**Stated exercise**
Your task is to copy a single run of lines that starts at the line with "obj.matrix_parent_inverse = Matrix.Identity(4)" and stops at the line with "record = json.load(file)", keeping both ends. Copy nothing else.

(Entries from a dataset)
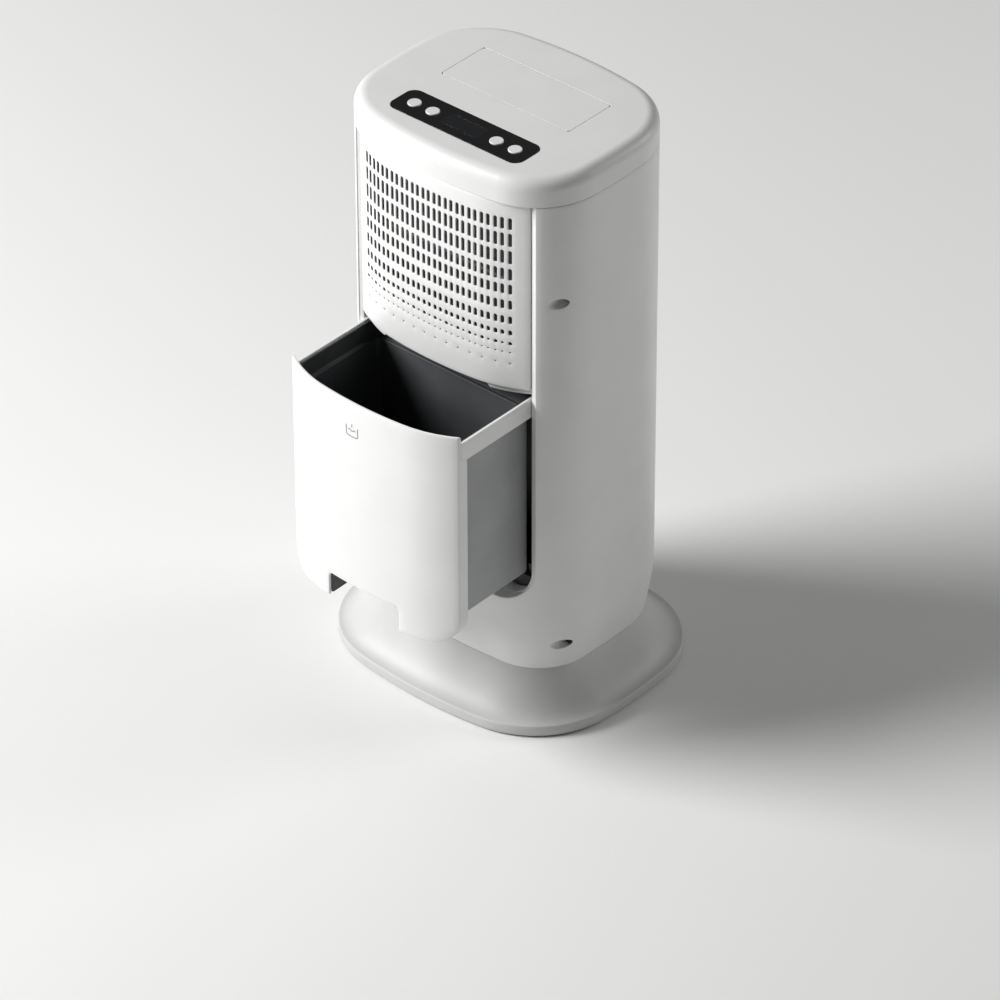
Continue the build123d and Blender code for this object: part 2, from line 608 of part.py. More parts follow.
# ------------------------------------------------------------------ fan
def make_fan():
    def scroll(radius, half_l, half_r, low, top, y0, y1):
        drum = rod("Y", radius, y0, y1, 0, FAN_Z)
        return drum + box(-half_l, half_r, y0, y1, low, top)

    t = 2.4
    housing = scroll(SCROLL_R, 78, SCROLL_R, 500, 571, SCROLL_FRONT, SCROLL_BACK)
    housing -= scroll(SCROLL_R - t, 78 - t, SCROLL_R - t, 500 + t, 575, SCROLL_FRONT + t, SCROLL_BACK - t)
    housing -= rod("Y", 54, SCROLL_FRONT - 1, SCROLL_FRONT + 4, 0, FAN_Z)
    housing -= rod("Y", 12, SCROLL_BACK - 4, SCROLL_BACK + 1, 0, FAN_Z)
    parts["fan_housing"] = housing

    back = FAN_Y + FAN_W
    disc = rod("Y", FAN_R, back - 2, back, 0, FAN_Z) + rod("Y", 14, back - 22, back, 0, FAN_Z)
    ring = rod("Y", FAN_R, FAN_Y, FAN_Y + 2.4, 0, FAN_Z) - rod("Y", FAN_R - 9, FAN_Y - 1, FAN_Y + 4, 0, FAN_Z)
    wheel = disc + ring
    blades = 24
    blade = box(-0.9, 0.9, FAN_Y, back, FAN_R - 11, FAN_R - 0.4)
    for i in range(blades):
        place = Pos(0, 0, FAN_Z) * Rot(0, 360 / blades * i, 0) * Pos(0, 0, FAN_R - 6) * Rot(0, 28, 0)
        wheel += place * Pos(0, 0, -(FAN_R - 6)) * blade
    wheel -= rod("Y", SHAFT_R, back - 30, back + 5, 0, FAN_Z)
    parts["fan_wheel"] = wheel
    parts["fan_shaft"] = rod("Y", SHAFT_R, back - 20, 64, 0, FAN_Z)
    motor = rod("Y", 34, SCROLL_BACK + 0.2, 88, 0, FAN_Z)
    motor = fillet(motor.edges().group_by(Axis.Y)[-1], 6)
    parts["fan_motor"] = motor - rod("Y", SHAFT_R + 0.08, 50, 66, 0, FAN_Z)


# ------------------------------------------------------------------ electrics and drain
def make_electrics():
    board = box(-68, 12, -80, -30, 64, 65.6)
    for x, y, w, d, h in ((-54, -66, 18, 14, 16), (-30, -64, 22, 20, 24), (-4, -60, 14, 12, 12), (-48, -42, 24, 10, 9)):
        board += box(x - w / 2, x + w / 2, y - d / 2, y + d / 2, 65.6, 65.6 + h)
    for x in (-64, 8):
        for y in (-76, -34):
            board += rod("Z", 3, 60, 64, x, y)
    parts["power_board"] = board
    parts["run_capacitor"] = rod("Z", 18, 60.2, 120, 72, -22)
    parts["bucket_sensor"] = box(60, 80, BAY_BACK + BAY_T, BAY_BACK + BAY_T + 5, 172, 184)
    parts["humidity_sensor"] = box(104, 107, -70, -56, 440, 462)

    inlet = box(INLET_X - 14, INLET_X + 14, 78, 103, INLET_Z - 10, INLET_Z + 10)
    inlet -= box(INLET_X - 12, INLET_X + 12, 86, 110, INLET_Z - 8, INLET_Z + 8)
    pins = []
    for x, z in ((-7, -2), (7, -2), (0, 3)):
        pins.append(box(INLET_X + x - 1, INLET_X + x + 1, 86, 98, INLET_Z + z - 2, INLET_Z + z + 2))
    parts["mains_inlet"] = inlet
    parts["inlet_pins"] = Compound(children=pins)

    port = rod("Y", 8, 66, 104, DRAIN_X, DRAIN_Z) + rod("Y", 13, 92, 94.5, DRAIN_X, DRAIN_Z)
    parts["drain_port"] = port - rod("Y", 6, 64, 106, DRAIN_X, DRAIN_Z)
    plug = rod("Y", 5.8, 92, 104.6, DRAIN_X, DRAIN_Z) + rod("Y", 9.4, 104.4, 108, DRAIN_X, DRAIN_Z)
    parts["drain_plug"] = fillet(plug.edges().group_by(Axis.Y)[-1], 1)


for make in (make_base, make_casing, make_top, make_grille, make_bucket, make_chassis, make_refrigeration,
             make_fan, make_electrics):
    make()

for name, shape in parts.items():
    export_step(shape, f"parts/{name}.step")
    print(name, [round(v, 1) for v in shape.bounding_box().size])
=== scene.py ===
import json
from math import acos, asin, atan2, cos, pi, radians, sin, sqrt, tan

import bmesh
import bpy
import numpy as np
from mathutils import Matrix, Vector
from mathutils.geometry import delaunay_2d_cdt


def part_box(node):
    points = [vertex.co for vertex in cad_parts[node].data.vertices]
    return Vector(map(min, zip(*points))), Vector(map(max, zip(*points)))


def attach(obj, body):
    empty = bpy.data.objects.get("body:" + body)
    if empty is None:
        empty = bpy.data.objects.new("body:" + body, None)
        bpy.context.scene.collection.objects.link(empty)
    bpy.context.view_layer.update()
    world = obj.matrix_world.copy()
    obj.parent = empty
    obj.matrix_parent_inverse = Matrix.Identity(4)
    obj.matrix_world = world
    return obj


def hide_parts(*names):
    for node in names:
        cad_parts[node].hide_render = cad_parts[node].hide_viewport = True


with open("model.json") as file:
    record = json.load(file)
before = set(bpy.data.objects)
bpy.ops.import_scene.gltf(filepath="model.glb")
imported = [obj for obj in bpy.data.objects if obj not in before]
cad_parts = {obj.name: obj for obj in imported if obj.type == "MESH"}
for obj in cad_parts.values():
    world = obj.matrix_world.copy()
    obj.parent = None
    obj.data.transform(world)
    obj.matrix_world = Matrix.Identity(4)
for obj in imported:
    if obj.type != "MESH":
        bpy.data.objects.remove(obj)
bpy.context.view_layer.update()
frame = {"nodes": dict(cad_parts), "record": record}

# Lengths are in millimetres until piece() turns them to metres; floor, lamps and camera are in metres.
MM = 0.001


def node_box(name):
    """Lowest and highest corner of a CAD node in millimetres."""
    low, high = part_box(name)
    return [v / MM for v in low], [v / MM for v in high]


base_low, base_high = node_box("base_plate")
shell_low, shell_high = node_box("outer_shell")
door_low, door_high = node_box("bucket_front")
grille_low, grille_high = node_box("front_grille")
rail_low, rail_high = node_box("bucket_frame")
tank_low, tank_high = node_box("bucket_tank")

HALF_W = 134.3                      # casing
HALF_D = 106.1
FRONT_RADII = (758.0, 720.0, 67.0)  # arcs across the end, down the side and at the corner
BACK_RADII = (456.0, 455.0, 79.0)
BASE_RADII = (530.0, 500.0, 97.0)
BASE_HALF_W = 158.5
BASE_HALF_D = 134.5
WALL = 3.5
BASE_EDGE = 13.0                    # top of the base's upright edge
BASE_EDGE_R = 1.3
PAD_R = 10.0                        # rubber pads under the base
CASE_FOOT = 57.0                    # where the flare meets the casing
TUCK = 8.0                          # how far the casing draws in at its foot
TUCK_TOP = 125.0
SEAM_Y = 82.0                       # joint between casing and rear cover
HALF_GAP = 0.15                     # half of the gap in that joint
RIM_Y = -89.0                       # flat rim round the opening
OPEN_HALF = 107.6
OPEN_LOW = 138.0
OPEN_R = 34.0
CROWN_Y = -110.35                   # most forward line of grille and bucket
CROWN_R = 430.0
SHOULDER_R = 123.0
CROWN_HALF = 50.0
PANEL_HALF = 101.5
PANEL_T = 3.0
DOOR_R = 28.0                       # lower corners of the bucket front
RETURN_DEPTH = 9.7                  # how far its sides turn back
NOTCH_HALF = 43.0                   # hand notch in its lower edge
NOTCH_TOP = 166.0
RAIL_LOW = 342.5
PULL = CROWN_Y - door_low[1]        # how far the bucket stands out
TANK_LOW = 163.0
TANK_HALF = 93.0                    # half width below the ledge that the rails hold
TANK_WALL = 2.5
LEDGE_STEP = 4.3                    # how much further back the tank's rim stands than its wall
LOW_INSET = 6.0                     # tank's front wall behind the crown, below and above the ledge
HIGH_INSET = 3.2
SCREW_X = 121.6
SCREW_HEIGHTS = (86.5, 468.0)
SCREW_FLOOR = -57.0                 # y of the floor of the casing's screw recesses
VENT_LEFT = -59.8                   # ends of the rear cover's slits
VENT_RIGHT = 23.8
REAR_SCREW_X = 90.0
REAR_SCREW_HEIGHTS = (90.0, 545.0)


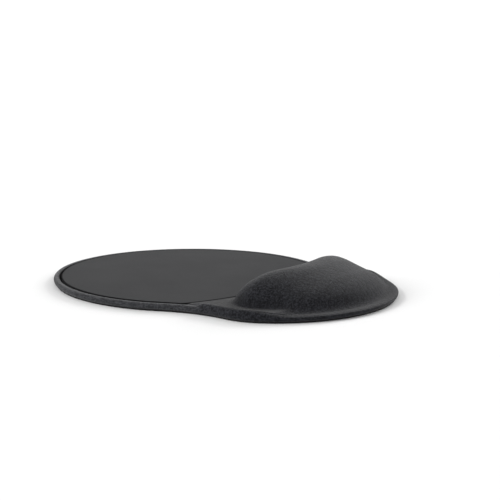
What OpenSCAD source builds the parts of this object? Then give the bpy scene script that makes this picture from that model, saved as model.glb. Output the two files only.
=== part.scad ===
// Mouse pad with a built-in gel wrist rest.
// Millimetres. The origin is on the desk under the middle of the pad.
// +Y points to the mouse end, -Y to the wrist end, +Z is up.

/* [Outline] */
// overall length of the pad, mouse end to wrist end
pad_length = 258; // [215:1:310]
// width across the mouse area
mouse_width = 193; // [155:1:235]
// how much flatter than a circle the two long sides are
side_flatness = 8; // [5:0.5:20]
// how much tighter than a circle the mouse end is
end_tightness = 7.5; // [3:0.5:12]
// width across the wrist end
wrist_width = 158; // [131:1:190]
// corner radius of the wrist end
wrist_corner_r = 41.5; // [34:0.5:55]
// how much flatter than a circle the wrist end is
wrist_end_flatness = 5.5; // [2:0.5:12]
// radius of the shallow waist between the two areas
waist_r = 86; // [60:1:140]

/* [Rim] */
// width of the raised rim around the mouse surface
rim_width = 4.8; // [3.8:0.1:8]
// how far in from the edge the rim is highest
crest_inset = 2.4; // [1.6:0.1:3]
// how far the crest of the rim stands above the mouse surface
rim_proud = 0; // [0:0.1:1.5]
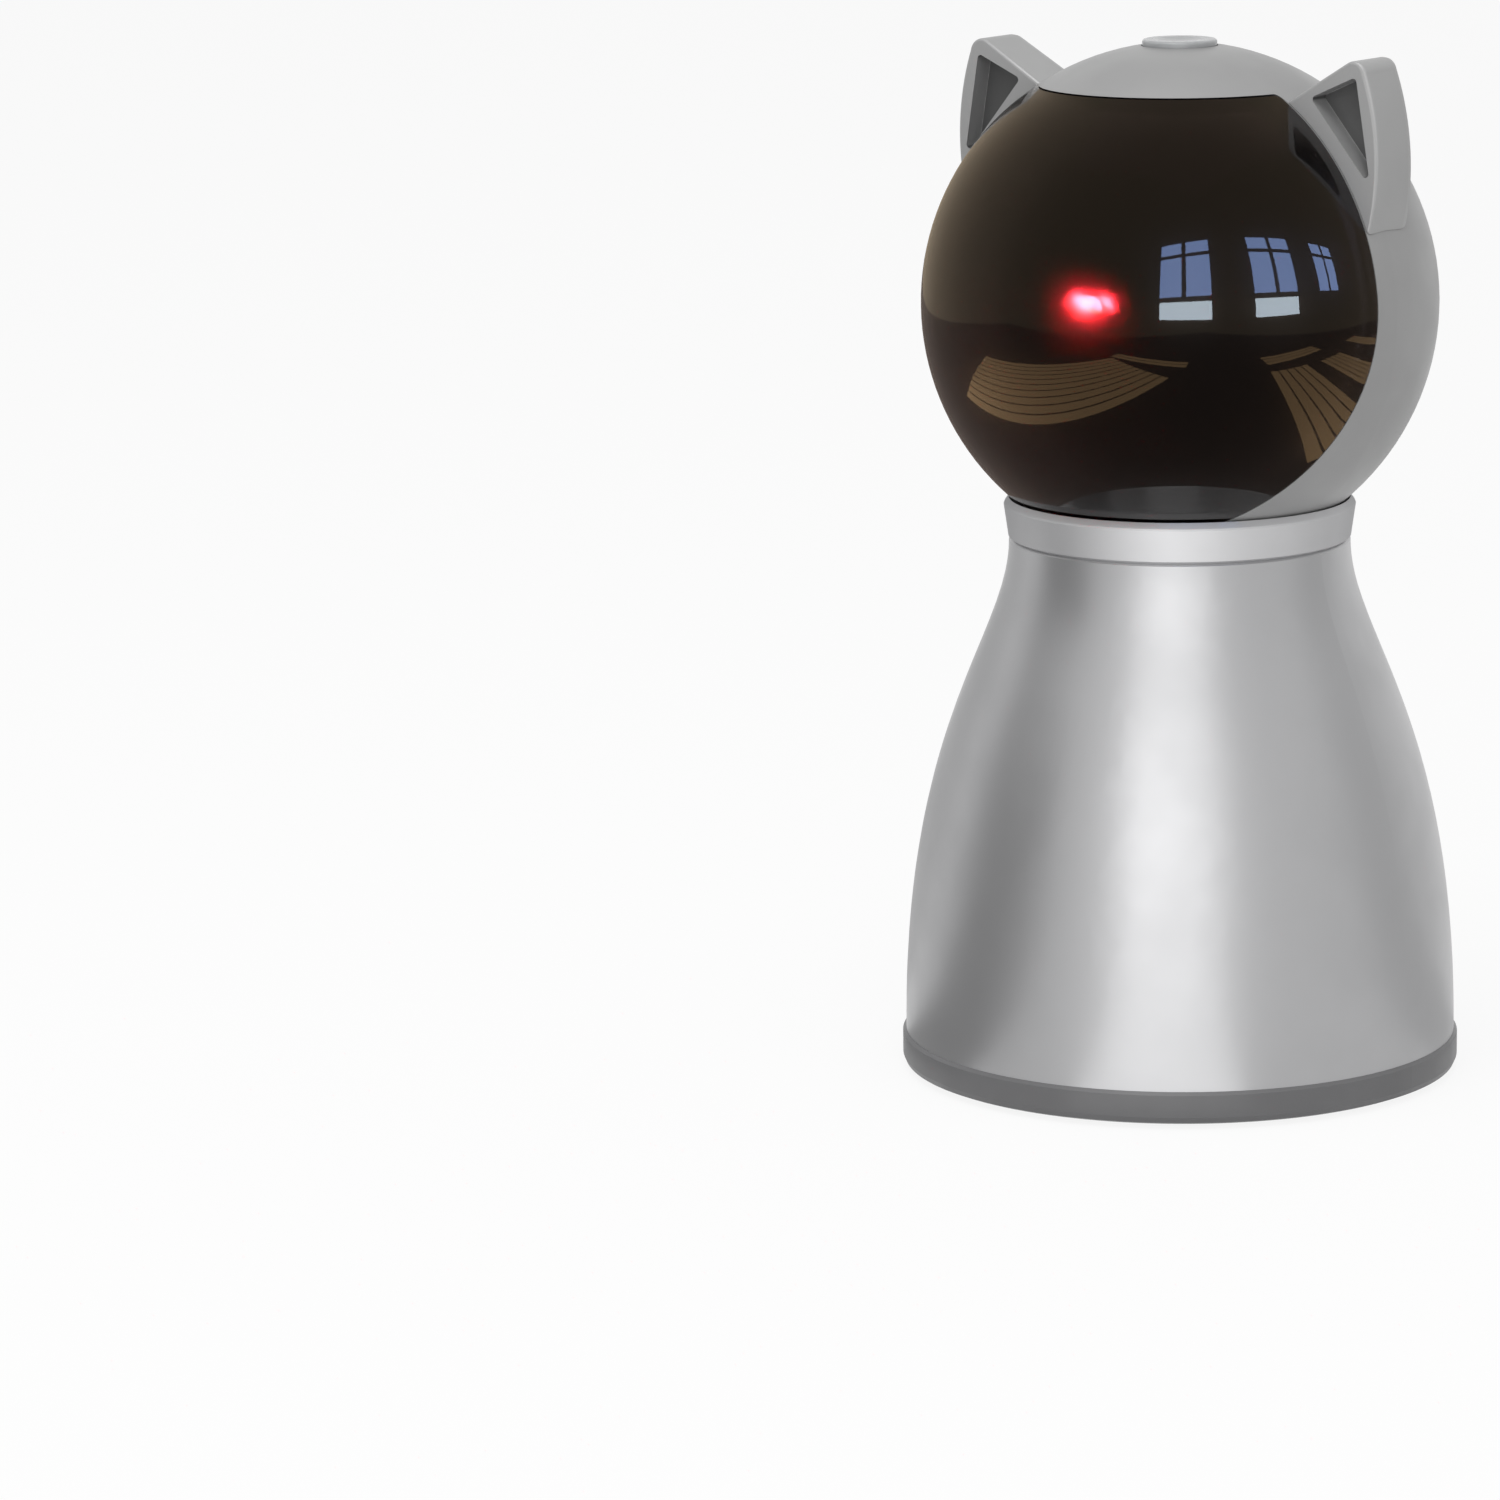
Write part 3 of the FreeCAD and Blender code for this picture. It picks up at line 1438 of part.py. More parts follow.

**Output for this exercise**
    obj.matrix_parent_inverse = Matrix.Identity(4)
    obj.matrix_world = world
    return obj


def hide_parts(*names):
    for node in names:
        cad_parts[node].hide_render = cad_parts[node].hide_viewport = True


with open("model.json") as file:
    record = json.load(file)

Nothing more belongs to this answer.